* Data shown
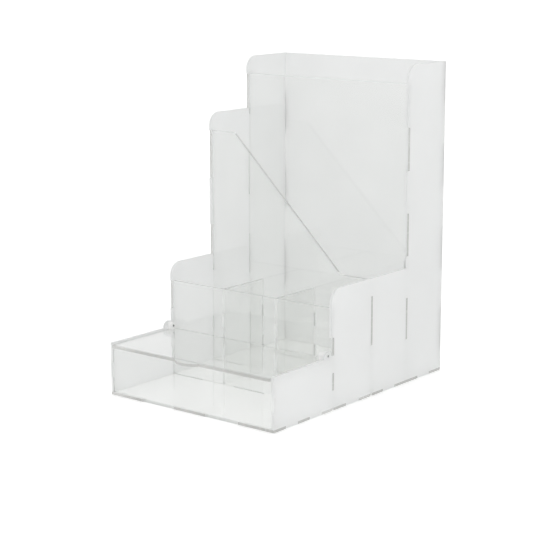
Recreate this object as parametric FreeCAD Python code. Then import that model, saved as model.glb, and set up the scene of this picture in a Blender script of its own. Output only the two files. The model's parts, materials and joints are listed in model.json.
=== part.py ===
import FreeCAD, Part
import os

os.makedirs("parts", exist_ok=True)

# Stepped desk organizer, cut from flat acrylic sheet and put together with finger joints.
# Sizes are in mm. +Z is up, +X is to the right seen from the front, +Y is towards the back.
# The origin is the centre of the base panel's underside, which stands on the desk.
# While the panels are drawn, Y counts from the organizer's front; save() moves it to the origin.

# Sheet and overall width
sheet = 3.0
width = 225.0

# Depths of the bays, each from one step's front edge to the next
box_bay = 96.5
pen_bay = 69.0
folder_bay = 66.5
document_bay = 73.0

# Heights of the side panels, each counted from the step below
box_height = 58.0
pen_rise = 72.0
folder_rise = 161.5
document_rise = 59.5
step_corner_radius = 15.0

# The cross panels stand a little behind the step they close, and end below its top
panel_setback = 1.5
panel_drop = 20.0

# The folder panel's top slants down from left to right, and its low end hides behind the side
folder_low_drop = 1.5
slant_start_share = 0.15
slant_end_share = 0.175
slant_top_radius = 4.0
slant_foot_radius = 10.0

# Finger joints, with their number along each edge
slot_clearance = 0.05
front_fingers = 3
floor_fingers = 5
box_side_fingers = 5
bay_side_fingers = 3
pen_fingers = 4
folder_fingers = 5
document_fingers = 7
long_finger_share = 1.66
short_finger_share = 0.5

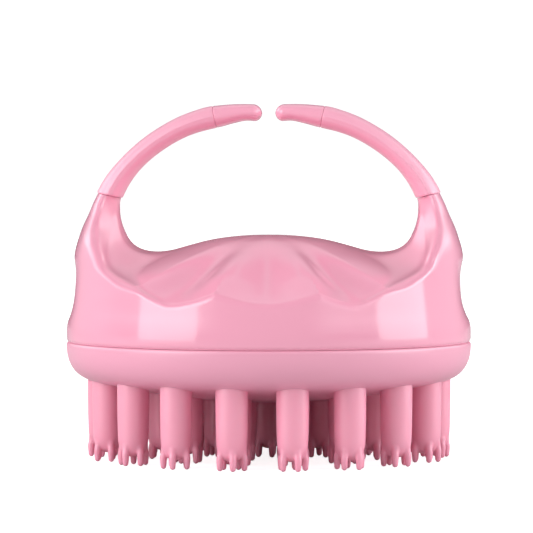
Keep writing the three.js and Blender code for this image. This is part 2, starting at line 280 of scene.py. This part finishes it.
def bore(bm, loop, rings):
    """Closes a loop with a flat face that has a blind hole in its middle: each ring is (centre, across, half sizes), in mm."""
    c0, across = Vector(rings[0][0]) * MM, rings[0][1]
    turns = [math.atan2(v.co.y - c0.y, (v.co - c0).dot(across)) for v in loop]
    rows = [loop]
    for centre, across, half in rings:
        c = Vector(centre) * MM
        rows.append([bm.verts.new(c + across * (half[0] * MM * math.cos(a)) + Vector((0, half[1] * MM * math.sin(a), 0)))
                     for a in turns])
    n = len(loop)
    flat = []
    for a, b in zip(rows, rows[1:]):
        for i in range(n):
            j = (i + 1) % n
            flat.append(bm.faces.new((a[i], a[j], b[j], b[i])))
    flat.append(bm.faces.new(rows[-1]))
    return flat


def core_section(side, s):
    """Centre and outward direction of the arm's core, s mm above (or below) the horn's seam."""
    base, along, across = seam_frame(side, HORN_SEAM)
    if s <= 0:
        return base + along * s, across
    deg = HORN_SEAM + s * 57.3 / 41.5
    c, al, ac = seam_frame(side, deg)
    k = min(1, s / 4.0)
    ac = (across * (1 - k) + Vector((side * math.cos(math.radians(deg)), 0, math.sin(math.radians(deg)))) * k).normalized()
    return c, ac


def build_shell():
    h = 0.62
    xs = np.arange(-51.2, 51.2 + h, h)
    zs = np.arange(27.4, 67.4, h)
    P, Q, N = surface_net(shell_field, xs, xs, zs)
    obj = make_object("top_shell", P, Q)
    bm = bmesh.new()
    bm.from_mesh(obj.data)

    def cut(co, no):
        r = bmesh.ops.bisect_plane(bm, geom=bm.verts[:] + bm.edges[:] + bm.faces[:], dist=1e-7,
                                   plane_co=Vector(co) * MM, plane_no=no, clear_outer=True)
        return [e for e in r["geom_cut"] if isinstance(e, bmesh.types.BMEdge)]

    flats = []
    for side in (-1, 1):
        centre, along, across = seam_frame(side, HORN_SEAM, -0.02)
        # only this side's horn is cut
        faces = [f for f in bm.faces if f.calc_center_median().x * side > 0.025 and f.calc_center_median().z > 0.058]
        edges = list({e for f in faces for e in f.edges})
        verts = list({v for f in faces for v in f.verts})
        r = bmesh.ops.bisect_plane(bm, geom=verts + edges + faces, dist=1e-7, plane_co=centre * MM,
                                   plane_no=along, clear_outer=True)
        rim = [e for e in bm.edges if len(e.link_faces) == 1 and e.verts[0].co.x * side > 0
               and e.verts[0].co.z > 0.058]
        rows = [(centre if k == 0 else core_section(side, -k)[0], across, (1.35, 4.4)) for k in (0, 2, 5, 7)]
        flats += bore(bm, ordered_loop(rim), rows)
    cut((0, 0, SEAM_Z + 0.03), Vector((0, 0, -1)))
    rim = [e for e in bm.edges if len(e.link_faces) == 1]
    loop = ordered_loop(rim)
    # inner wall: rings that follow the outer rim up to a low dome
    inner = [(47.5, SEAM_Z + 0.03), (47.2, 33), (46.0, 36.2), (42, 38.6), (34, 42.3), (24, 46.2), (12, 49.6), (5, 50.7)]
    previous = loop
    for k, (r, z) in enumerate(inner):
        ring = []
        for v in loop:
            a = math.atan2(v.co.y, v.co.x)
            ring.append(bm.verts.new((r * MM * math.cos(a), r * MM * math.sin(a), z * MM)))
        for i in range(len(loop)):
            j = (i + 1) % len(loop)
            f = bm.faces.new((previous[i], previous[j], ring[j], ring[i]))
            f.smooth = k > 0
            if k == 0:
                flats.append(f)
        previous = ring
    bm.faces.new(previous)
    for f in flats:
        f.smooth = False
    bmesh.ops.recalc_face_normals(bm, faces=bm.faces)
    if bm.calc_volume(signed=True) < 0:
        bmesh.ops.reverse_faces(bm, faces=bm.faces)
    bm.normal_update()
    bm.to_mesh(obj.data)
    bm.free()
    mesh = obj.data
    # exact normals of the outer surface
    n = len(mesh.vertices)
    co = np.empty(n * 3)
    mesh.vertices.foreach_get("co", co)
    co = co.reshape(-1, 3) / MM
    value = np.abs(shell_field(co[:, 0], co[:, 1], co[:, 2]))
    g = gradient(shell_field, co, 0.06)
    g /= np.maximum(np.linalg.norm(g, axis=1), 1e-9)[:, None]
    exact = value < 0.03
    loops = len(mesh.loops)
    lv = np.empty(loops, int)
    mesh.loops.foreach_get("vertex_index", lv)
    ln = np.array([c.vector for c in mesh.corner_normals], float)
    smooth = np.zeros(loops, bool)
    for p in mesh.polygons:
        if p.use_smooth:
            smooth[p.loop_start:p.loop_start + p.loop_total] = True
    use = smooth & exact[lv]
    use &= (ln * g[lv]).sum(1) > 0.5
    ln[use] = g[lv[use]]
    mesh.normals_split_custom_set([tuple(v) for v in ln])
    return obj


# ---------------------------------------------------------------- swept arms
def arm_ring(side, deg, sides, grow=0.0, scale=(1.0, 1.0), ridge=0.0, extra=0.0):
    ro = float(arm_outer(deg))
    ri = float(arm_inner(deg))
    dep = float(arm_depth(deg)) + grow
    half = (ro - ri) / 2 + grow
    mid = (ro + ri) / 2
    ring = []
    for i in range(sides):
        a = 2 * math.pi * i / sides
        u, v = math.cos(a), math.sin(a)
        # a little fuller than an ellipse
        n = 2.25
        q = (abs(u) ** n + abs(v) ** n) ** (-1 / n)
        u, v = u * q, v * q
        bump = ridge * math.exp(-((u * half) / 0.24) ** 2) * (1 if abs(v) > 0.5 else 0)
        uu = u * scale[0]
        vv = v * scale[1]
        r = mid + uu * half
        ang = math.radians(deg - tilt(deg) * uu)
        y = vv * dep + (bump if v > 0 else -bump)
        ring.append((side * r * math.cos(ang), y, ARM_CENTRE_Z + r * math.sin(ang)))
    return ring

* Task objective
Return all of the above records exactly, leaving no line out.

* Finished task
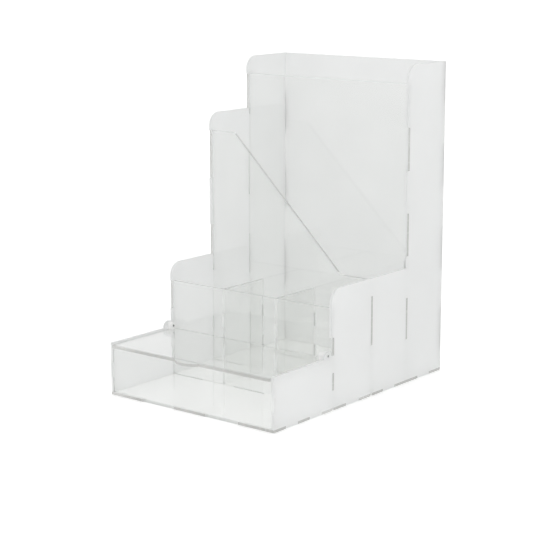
Recreate this object as parametric FreeCAD Python code. Then import that model, saved as model.glb, and set up the scene of this picture in a Blender script of its own. Output only the two files. The model's parts, materials and joints are listed in model.json.
=== part.py ===
import FreeCAD, Part
import os

os.makedirs("parts", exist_ok=True)

# Stepped desk organizer, cut from flat acrylic sheet and put together with finger joints.
# Sizes are in mm. +Z is up, +X is to the right seen from the front, +Y is towards the back.
# The origin is the centre of the base panel's underside, which stands on the desk.
# While the panels are drawn, Y counts from the organizer's front; save() moves it to the origin.

# Sheet and overall width
sheet = 3.0
width = 225.0

# Depths of the bays, each from one step's front edge to the next
box_bay = 96.5
pen_bay = 69.0
folder_bay = 66.5
document_bay = 73.0

# Heights of the side panels, each counted from the step below
box_height = 58.0
pen_rise = 72.0
folder_rise = 161.5
document_rise = 59.5
step_corner_radius = 15.0

# The cross panels stand a little behind the step they close, and end below its top
panel_setback = 1.5
panel_drop = 20.0

# The folder panel's top slants down from left to right, and its low end hides behind the side
folder_low_drop = 1.5
slant_start_share = 0.15
slant_end_share = 0.175
slant_top_radius = 4.0
slant_foot_radius = 10.0

# Finger joints, with their number along each edge
slot_clearance = 0.05
front_fingers = 3
floor_fingers = 5
box_side_fingers = 5
bay_side_fingers = 3
pen_fingers = 4
folder_fingers = 5
document_fingers = 7
long_finger_share = 1.66
short_finger_share = 0.5

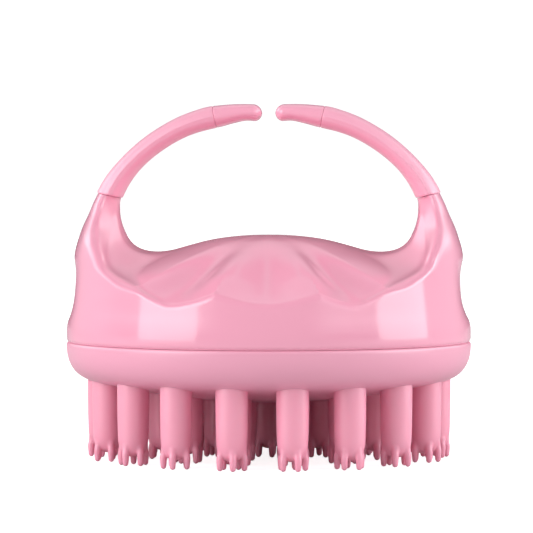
Keep writing the three.js and Blender code for this image. This is part 2, starting at line 280 of scene.py. This part finishes it.
def bore(bm, loop, rings):
    """Closes a loop with a flat face that has a blind hole in its middle: each ring is (centre, across, half sizes), in mm."""
    c0, across = Vector(rings[0][0]) * MM, rings[0][1]
    turns = [math.atan2(v.co.y - c0.y, (v.co - c0).dot(across)) for v in loop]
    rows = [loop]
    for centre, across, half in rings:
        c = Vector(centre) * MM
        rows.append([bm.verts.new(c + across * (half[0] * MM * math.cos(a)) + Vector((0, half[1] * MM * math.sin(a), 0)))
                     for a in turns])
    n = len(loop)
    flat = []
    for a, b in zip(rows, rows[1:]):
        for i in range(n):
            j = (i + 1) % n
            flat.append(bm.faces.new((a[i], a[j], b[j], b[i])))
    flat.append(bm.faces.new(rows[-1]))
    return flat


def core_section(side, s):
    """Centre and outward direction of the arm's core, s mm above (or below) the horn's seam."""
    base, along, across = seam_frame(side, HORN_SEAM)
    if s <= 0:
        return base + along * s, across
    deg = HORN_SEAM + s * 57.3 / 41.5
    c, al, ac = seam_frame(side, deg)
    k = min(1, s / 4.0)
    ac = (across * (1 - k) + Vector((side * math.cos(math.radians(deg)), 0, math.sin(math.radians(deg)))) * k).normalized()
    return c, ac


def build_shell():
    h = 0.62
    xs = np.arange(-51.2, 51.2 + h, h)
    zs = np.arange(27.4, 67.4, h)
    P, Q, N = surface_net(shell_field, xs, xs, zs)
    obj = make_object("top_shell", P, Q)
    bm = bmesh.new()
    bm.from_mesh(obj.data)

    def cut(co, no):
        r = bmesh.ops.bisect_plane(bm, geom=bm.verts[:] + bm.edges[:] + bm.faces[:], dist=1e-7,
                                   plane_co=Vector(co) * MM, plane_no=no, clear_outer=True)
        return [e for e in r["geom_cut"] if isinstance(e, bmesh.types.BMEdge)]

    flats = []
    for side in (-1, 1):
        centre, along, across = seam_frame(side, HORN_SEAM, -0.02)
        # only this side's horn is cut
        faces = [f for f in bm.faces if f.calc_center_median().x * side > 0.025 and f.calc_center_median().z > 0.058]
        edges = list({e for f in faces for e in f.edges})
        verts = list({v for f in faces for v in f.verts})
        r = bmesh.ops.bisect_plane(bm, geom=verts + edges + faces, dist=1e-7, plane_co=centre * MM,
                                   plane_no=along, clear_outer=True)
        rim = [e for e in bm.edges if len(e.link_faces) == 1 and e.verts[0].co.x * side > 0
               and e.verts[0].co.z > 0.058]
        rows = [(centre if k == 0 else core_section(side, -k)[0], across, (1.35, 4.4)) for k in (0, 2, 5, 7)]
        flats += bore(bm, ordered_loop(rim), rows)
    cut((0, 0, SEAM_Z + 0.03), Vector((0, 0, -1)))
    rim = [e for e in bm.edges if len(e.link_faces) == 1]
    loop = ordered_loop(rim)
    # inner wall: rings that follow the outer rim up to a low dome
    inner = [(47.5, SEAM_Z + 0.03), (47.2, 33), (46.0, 36.2), (42, 38.6), (34, 42.3), (24, 46.2), (12, 49.6), (5, 50.7)]
    previous = loop
    for k, (r, z) in enumerate(inner):
        ring = []
        for v in loop:
            a = math.atan2(v.co.y, v.co.x)
            ring.append(bm.verts.new((r * MM * math.cos(a), r * MM * math.sin(a), z * MM)))
        for i in range(len(loop)):
            j = (i + 1) % len(loop)
            f = bm.faces.new((previous[i], previous[j], ring[j], ring[i]))
            f.smooth = k > 0
            if k == 0:
                flats.append(f)
        previous = ring
    bm.faces.new(previous)
    for f in flats:
        f.smooth = False
    bmesh.ops.recalc_face_normals(bm, faces=bm.faces)
    if bm.calc_volume(signed=True) < 0:
        bmesh.ops.reverse_faces(bm, faces=bm.faces)
    bm.normal_update()
    bm.to_mesh(obj.data)
    bm.free()
    mesh = obj.data
    # exact normals of the outer surface
    n = len(mesh.vertices)
    co = np.empty(n * 3)
    mesh.vertices.foreach_get("co", co)
    co = co.reshape(-1, 3) / MM
    value = np.abs(shell_field(co[:, 0], co[:, 1], co[:, 2]))
    g = gradient(shell_field, co, 0.06)
    g /= np.maximum(np.linalg.norm(g, axis=1), 1e-9)[:, None]
    exact = value < 0.03
    loops = len(mesh.loops)
    lv = np.empty(loops, int)
    mesh.loops.foreach_get("vertex_index", lv)
    ln = np.array([c.vector for c in mesh.corner_normals], float)
    smooth = np.zeros(loops, bool)
    for p in mesh.polygons:
        if p.use_smooth:
            smooth[p.loop_start:p.loop_start + p.loop_total] = True
    use = smooth & exact[lv]
    use &= (ln * g[lv]).sum(1) > 0.5
    ln[use] = g[lv[use]]
    mesh.normals_split_custom_set([tuple(v) for v in ln])
    return obj


# ---------------------------------------------------------------- swept arms
def arm_ring(side, deg, sides, grow=0.0, scale=(1.0, 1.0), ridge=0.0, extra=0.0):
    ro = float(arm_outer(deg))
    ri = float(arm_inner(deg))
    dep = float(arm_depth(deg)) + grow
    half = (ro - ri) / 2 + grow
    mid = (ro + ri) / 2
    ring = []
    for i in range(sides):
        a = 2 * math.pi * i / sides
        u, v = math.cos(a), math.sin(a)
        # a little fuller than an ellipse
        n = 2.25
        q = (abs(u) ** n + abs(v) ** n) ** (-1 / n)
        u, v = u * q, v * q
        bump = ridge * math.exp(-((u * half) / 0.24) ** 2) * (1 if abs(v) > 0.5 else 0)
        uu = u * scale[0]
        vv = v * scale[1]
        r = mid + uu * half
        ang = math.radians(deg - tilt(deg) * uu)
        y = vv * dep + (bump if v > 0 else -bump)
        ring.append((side * r * math.cos(ang), y, ARM_CENTRE_Z + r * math.sin(ang)))
    return ring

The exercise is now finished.